Each row of the table is a single measurement of tubing diameter. There are six measurements per day, and each day one of four different operators was responsible for production using one of three different machines. The first 20 days of production were considered Phase 1 of this study; following Phase 1 some adjustments were made to the machinery, which then ran an additional 20 days in Phase 2. Use the data filter to analyze just the Phase 1 data.

a.   Perform a one-way ANOVA to see how the tubing diameters vary by Operator. If you find differences, perform an appropriate multiple comparison and explain where the differences are.

b.   Perform a one-way ANOVA to see how the tubing diameters vary by Machine. If you find differences, perform an appropriate multiple comparison and explain where the differences are.

c.   Perform a two-way ANOVA to see how the tubing diameters vary by Operator and Machine. If you find differences, perform an appropriate multiple comparison and explain where the differences are.

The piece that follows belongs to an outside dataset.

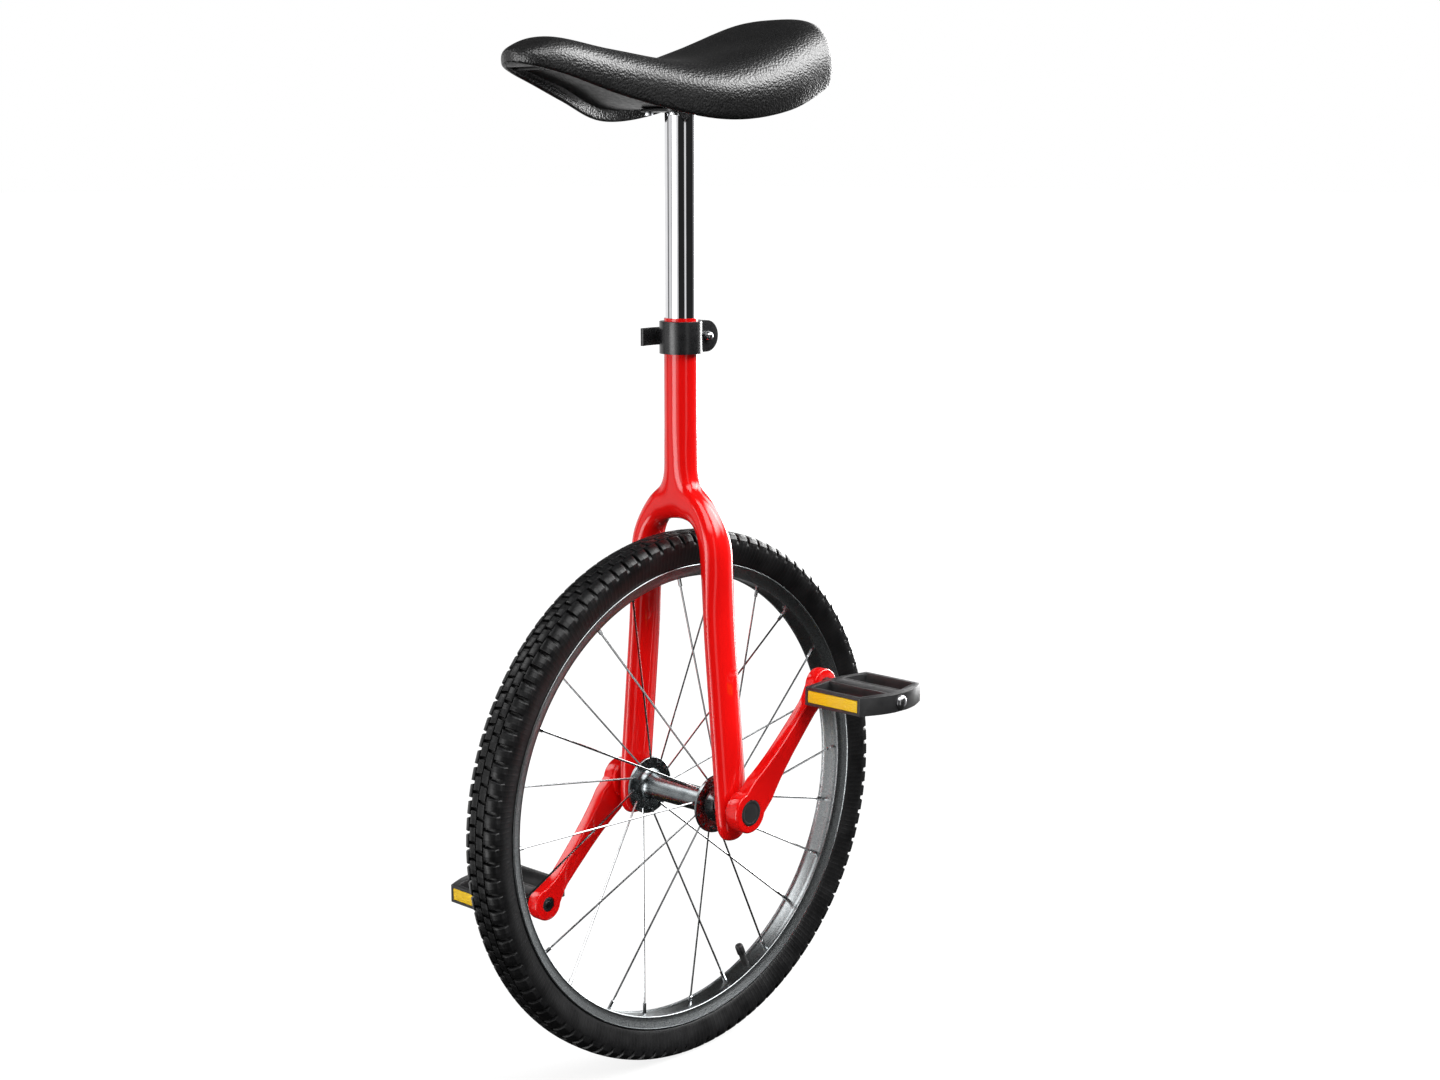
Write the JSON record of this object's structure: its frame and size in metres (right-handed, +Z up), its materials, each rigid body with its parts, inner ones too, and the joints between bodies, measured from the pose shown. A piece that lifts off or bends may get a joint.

d.   Explain in your own words what the interaction plots tell you in this case. Couch your explanation in terms of the specific machines and operators.

7.   Scenario: JMP ships illustrative data tables with the software. One of these is the Popcorn data table. It is one of the few realistic but artificial examples we’ll use in this book, but because it is based on the work of three highly influential statisticians⁵ it appears here.

a.   Perform a series of three one-way ANOVAs to decide if Yield varies by popcorn type, by the amount of oil used (oil amt), or size of batch. Verify assumptions; if you find differences, perform an appropriate multiple comparison and explain where the differences are.

b.   Perform a series of two-way ANOVAs to see if there are any interactions among factors, and report on your findings.